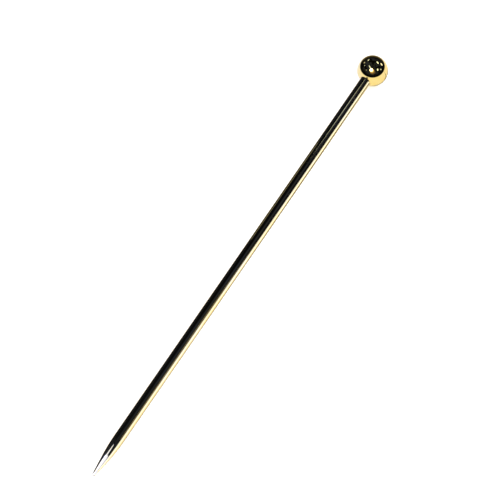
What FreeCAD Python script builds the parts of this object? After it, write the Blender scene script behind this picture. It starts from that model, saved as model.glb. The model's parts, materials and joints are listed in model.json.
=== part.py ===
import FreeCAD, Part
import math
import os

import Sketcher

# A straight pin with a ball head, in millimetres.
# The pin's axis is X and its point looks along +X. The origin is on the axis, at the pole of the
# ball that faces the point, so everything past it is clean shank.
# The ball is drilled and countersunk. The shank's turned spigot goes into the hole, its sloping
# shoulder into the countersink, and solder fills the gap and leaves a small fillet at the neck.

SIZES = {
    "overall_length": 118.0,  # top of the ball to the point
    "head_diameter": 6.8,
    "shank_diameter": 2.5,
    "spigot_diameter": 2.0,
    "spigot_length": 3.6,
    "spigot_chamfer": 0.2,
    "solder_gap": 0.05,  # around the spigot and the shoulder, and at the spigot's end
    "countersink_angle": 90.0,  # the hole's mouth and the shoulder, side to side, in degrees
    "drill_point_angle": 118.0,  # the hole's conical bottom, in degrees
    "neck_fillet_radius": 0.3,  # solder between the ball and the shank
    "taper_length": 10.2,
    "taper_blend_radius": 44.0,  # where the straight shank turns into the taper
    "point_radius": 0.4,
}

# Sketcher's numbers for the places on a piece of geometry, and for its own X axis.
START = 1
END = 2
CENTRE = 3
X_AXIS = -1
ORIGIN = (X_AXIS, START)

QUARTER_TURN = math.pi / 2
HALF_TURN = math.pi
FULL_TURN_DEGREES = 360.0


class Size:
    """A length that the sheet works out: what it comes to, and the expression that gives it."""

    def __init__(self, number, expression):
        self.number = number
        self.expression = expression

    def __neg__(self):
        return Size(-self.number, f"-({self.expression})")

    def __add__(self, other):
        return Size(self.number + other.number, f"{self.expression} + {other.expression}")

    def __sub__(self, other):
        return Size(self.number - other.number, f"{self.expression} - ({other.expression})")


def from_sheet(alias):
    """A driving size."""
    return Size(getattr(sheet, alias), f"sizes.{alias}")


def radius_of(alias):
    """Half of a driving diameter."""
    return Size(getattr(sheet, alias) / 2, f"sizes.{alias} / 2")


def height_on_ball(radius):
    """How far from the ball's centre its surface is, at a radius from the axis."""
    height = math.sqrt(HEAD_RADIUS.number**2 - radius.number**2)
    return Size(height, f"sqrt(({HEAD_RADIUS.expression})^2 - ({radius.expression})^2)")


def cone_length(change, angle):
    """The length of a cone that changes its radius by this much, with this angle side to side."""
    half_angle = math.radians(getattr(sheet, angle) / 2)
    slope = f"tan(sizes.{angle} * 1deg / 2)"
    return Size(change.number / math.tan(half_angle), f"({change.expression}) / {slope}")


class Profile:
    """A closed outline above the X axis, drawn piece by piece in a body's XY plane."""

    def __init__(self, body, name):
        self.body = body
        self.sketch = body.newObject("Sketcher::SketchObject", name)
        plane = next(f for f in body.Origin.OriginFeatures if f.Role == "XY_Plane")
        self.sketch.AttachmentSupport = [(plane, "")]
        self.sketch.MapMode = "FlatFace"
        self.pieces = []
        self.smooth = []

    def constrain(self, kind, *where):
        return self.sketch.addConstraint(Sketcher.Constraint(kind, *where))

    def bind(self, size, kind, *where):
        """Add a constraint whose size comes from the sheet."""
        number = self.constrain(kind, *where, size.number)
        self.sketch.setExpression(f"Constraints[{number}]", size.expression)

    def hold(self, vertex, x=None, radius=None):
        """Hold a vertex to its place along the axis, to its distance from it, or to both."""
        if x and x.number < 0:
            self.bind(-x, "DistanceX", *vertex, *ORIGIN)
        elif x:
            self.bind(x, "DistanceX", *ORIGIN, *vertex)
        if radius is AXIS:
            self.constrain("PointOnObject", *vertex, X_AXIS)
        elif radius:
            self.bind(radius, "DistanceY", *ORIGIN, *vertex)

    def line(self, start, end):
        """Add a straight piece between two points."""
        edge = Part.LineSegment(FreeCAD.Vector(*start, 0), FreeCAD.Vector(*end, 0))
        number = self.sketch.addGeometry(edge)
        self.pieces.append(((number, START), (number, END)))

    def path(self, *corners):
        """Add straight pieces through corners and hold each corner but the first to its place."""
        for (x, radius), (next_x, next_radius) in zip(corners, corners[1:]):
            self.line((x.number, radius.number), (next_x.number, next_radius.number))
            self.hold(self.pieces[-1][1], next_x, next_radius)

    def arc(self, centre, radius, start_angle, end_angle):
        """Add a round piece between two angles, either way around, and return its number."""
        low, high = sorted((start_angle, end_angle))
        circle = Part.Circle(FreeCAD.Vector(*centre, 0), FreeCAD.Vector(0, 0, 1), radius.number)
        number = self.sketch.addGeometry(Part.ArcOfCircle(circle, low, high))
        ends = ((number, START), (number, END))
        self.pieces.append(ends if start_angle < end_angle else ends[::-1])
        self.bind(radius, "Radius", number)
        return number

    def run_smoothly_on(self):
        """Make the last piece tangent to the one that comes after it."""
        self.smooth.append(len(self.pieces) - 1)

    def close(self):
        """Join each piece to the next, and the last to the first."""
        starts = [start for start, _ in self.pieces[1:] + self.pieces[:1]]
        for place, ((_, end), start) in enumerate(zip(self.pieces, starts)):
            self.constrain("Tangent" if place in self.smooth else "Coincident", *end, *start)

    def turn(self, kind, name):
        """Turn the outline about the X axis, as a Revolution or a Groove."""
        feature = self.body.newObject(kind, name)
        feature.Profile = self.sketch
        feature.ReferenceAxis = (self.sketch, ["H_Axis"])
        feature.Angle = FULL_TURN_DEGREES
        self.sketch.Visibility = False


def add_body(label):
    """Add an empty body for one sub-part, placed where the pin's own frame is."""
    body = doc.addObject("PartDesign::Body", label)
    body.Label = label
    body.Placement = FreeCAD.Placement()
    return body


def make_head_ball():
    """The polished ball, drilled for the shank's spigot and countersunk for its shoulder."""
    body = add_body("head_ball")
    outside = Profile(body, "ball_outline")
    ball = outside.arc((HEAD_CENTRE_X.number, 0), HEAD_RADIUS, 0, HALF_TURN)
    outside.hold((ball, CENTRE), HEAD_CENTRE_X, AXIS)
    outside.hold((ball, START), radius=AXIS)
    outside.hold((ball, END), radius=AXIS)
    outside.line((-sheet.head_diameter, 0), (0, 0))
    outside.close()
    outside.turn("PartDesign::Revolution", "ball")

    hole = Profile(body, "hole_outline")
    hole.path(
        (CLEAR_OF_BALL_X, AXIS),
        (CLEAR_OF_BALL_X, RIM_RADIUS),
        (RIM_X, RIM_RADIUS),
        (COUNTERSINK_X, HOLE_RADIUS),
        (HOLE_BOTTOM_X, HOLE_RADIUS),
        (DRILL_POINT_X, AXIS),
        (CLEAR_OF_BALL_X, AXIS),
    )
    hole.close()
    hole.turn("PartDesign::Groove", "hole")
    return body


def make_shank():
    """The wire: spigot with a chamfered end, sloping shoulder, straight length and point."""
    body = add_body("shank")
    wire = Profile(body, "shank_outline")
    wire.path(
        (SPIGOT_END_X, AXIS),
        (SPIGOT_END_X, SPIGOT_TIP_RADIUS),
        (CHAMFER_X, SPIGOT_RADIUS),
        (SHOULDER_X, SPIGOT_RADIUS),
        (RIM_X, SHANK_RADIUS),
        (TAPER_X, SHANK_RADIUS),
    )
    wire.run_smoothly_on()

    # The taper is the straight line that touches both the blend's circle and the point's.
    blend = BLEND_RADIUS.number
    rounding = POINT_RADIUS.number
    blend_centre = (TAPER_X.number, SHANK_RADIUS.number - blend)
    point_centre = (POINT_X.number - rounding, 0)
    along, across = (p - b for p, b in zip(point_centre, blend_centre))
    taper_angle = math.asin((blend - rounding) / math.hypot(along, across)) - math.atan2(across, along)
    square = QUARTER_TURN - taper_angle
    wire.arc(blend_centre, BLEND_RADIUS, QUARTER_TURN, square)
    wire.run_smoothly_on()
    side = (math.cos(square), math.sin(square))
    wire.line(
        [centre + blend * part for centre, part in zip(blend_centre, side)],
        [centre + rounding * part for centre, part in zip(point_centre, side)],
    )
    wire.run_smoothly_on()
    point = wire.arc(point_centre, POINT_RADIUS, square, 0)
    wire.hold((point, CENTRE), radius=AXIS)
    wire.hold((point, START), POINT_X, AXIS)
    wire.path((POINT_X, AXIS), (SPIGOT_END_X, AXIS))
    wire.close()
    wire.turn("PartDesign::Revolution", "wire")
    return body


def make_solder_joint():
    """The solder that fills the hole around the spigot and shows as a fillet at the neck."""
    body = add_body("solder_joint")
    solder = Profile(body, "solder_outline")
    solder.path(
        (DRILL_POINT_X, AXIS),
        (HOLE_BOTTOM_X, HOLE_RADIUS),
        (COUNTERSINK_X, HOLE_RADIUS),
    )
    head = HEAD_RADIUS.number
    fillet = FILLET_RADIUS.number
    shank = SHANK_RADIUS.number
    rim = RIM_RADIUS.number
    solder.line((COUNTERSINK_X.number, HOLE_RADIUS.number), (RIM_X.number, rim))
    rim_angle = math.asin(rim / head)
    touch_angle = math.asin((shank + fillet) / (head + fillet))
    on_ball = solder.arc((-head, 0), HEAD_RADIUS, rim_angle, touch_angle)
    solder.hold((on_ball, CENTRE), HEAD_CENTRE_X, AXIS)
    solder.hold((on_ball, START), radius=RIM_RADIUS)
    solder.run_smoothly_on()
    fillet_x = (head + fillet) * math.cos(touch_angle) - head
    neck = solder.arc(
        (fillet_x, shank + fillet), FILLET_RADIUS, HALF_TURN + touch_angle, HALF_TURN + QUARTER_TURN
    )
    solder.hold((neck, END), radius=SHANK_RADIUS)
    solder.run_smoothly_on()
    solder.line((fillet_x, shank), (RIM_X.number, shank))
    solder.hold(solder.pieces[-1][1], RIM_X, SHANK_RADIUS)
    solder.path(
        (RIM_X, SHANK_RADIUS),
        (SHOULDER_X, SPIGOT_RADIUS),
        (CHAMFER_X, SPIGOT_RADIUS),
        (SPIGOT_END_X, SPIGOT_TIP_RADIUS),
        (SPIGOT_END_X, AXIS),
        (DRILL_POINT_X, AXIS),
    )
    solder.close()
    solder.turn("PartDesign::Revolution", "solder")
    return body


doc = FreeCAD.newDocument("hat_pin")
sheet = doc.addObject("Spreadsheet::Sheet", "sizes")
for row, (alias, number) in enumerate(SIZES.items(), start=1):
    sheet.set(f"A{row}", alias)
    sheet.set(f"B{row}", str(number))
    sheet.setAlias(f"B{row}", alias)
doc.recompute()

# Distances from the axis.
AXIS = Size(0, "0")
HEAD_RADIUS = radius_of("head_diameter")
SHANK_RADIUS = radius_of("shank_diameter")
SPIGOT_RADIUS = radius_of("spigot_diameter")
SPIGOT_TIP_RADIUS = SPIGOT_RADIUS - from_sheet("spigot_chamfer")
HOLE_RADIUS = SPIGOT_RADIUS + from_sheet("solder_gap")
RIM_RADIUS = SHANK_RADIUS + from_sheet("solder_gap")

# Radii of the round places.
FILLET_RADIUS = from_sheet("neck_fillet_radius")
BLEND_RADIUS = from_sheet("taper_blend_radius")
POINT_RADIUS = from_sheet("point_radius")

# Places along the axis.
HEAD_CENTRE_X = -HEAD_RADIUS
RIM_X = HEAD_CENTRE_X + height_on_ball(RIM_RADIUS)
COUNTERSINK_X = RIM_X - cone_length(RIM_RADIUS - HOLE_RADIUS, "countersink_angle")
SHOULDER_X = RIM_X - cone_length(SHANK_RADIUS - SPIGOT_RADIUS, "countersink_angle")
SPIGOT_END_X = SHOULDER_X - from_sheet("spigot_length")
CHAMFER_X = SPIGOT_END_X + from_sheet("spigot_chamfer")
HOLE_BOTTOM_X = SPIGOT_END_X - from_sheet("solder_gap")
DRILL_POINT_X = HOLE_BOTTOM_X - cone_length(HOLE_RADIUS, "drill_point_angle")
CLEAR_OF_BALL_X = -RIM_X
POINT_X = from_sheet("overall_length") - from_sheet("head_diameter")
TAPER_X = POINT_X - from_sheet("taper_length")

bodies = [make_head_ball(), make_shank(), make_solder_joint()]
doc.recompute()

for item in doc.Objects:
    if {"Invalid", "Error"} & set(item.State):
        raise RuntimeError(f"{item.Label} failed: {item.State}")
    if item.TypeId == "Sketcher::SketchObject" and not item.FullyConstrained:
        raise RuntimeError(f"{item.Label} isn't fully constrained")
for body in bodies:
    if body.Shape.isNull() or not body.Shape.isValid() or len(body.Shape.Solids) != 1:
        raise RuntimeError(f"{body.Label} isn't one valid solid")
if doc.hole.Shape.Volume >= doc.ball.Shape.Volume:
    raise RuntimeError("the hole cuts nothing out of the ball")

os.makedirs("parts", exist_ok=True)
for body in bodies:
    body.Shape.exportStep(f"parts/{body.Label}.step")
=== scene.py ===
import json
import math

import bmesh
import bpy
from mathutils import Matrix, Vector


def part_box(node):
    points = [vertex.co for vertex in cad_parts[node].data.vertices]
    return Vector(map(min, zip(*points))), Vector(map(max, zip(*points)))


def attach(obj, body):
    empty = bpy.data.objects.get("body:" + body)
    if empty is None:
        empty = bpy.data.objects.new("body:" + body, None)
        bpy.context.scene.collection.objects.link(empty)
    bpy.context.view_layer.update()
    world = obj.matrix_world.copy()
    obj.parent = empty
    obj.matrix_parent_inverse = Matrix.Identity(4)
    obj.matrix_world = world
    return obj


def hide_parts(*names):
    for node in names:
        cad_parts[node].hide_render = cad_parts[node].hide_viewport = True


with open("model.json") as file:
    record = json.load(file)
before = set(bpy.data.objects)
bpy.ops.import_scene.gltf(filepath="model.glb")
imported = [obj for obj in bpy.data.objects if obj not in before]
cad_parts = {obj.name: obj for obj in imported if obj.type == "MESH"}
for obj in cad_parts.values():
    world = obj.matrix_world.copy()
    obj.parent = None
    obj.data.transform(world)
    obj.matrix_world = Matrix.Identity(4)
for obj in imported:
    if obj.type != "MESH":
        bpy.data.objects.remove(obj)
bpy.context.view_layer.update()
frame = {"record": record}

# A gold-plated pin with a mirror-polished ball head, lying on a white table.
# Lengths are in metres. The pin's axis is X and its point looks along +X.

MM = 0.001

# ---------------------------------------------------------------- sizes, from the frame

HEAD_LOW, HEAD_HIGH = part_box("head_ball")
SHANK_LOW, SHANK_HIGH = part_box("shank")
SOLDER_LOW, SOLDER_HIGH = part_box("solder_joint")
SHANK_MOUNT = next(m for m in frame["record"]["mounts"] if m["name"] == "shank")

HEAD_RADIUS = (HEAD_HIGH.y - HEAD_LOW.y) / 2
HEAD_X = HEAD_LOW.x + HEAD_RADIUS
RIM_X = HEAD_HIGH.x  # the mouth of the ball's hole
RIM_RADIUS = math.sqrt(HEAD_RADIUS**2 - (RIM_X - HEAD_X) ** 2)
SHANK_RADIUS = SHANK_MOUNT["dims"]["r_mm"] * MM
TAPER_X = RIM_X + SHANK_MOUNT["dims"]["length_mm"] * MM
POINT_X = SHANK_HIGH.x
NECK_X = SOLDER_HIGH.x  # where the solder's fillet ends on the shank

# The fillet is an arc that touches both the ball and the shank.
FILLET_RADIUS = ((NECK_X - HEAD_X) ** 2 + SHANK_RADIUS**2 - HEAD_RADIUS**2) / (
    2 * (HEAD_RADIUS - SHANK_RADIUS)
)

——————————

Extract and reproduce exactly the lines opening with the line containing "for item in" and closing with the line containing "bpy.data.objects.remove(obj)", inclusive.

▶ Output for this task:
for item in doc.Objects:
    if {"Invalid", "Error"} & set(item.State):
        raise RuntimeError(f"{item.Label} failed: {item.State}")
    if item.TypeId == "Sketcher::SketchObject" and not item.FullyConstrained:
        raise RuntimeError(f"{item.Label} isn't fully constrained")
for body in bodies:
    if body.Shape.isNull() or not body.Shape.isValid() or len(body.Shape.Solids) != 1:
        raise RuntimeError(f"{body.Label} isn't one valid solid")
if doc.hole.Shape.Volume >= doc.ball.Shape.Volume:
    raise RuntimeError("the hole cuts nothing out of the ball")

os.makedirs("parts", exist_ok=True)
for body in bodies:
    body.Shape.exportStep(f"parts/{body.Label}.step")
=== scene.py ===
import json
import math

import bmesh
import bpy
from mathutils import Matrix, Vector


def part_box(node):
    points = [vertex.co for vertex in cad_parts[node].data.vertices]
    return Vector(map(min, zip(*points))), Vector(map(max, zip(*points)))


def attach(obj, body):
    empty = bpy.data.objects.get("body:" + body)
    if empty is None:
        empty = bpy.data.objects.new("body:" + body, None)
        bpy.context.scene.collection.objects.link(empty)
    bpy.context.view_layer.update()
    world = obj.matrix_world.copy()
    obj.parent = empty
    obj.matrix_parent_inverse = Matrix.Identity(4)
    obj.matrix_world = world
    return obj


def hide_parts(*names):
    for node in names:
        cad_parts[node].hide_render = cad_parts[node].hide_viewport = True


with open("model.json") as file:
    record = json.load(file)
before = set(bpy.data.objects)
bpy.ops.import_scene.gltf(filepath="model.glb")
imported = [obj for obj in bpy.data.objects if obj not in before]
cad_parts = {obj.name: obj for obj in imported if obj.type == "MESH"}
for obj in cad_parts.values():
    world = obj.matrix_world.copy()
    obj.parent = None
    obj.data.transform(world)
    obj.matrix_world = Matrix.Identity(4)
for obj in imported:
    if obj.type != "MESH":
        bpy.data.objects.remove(obj)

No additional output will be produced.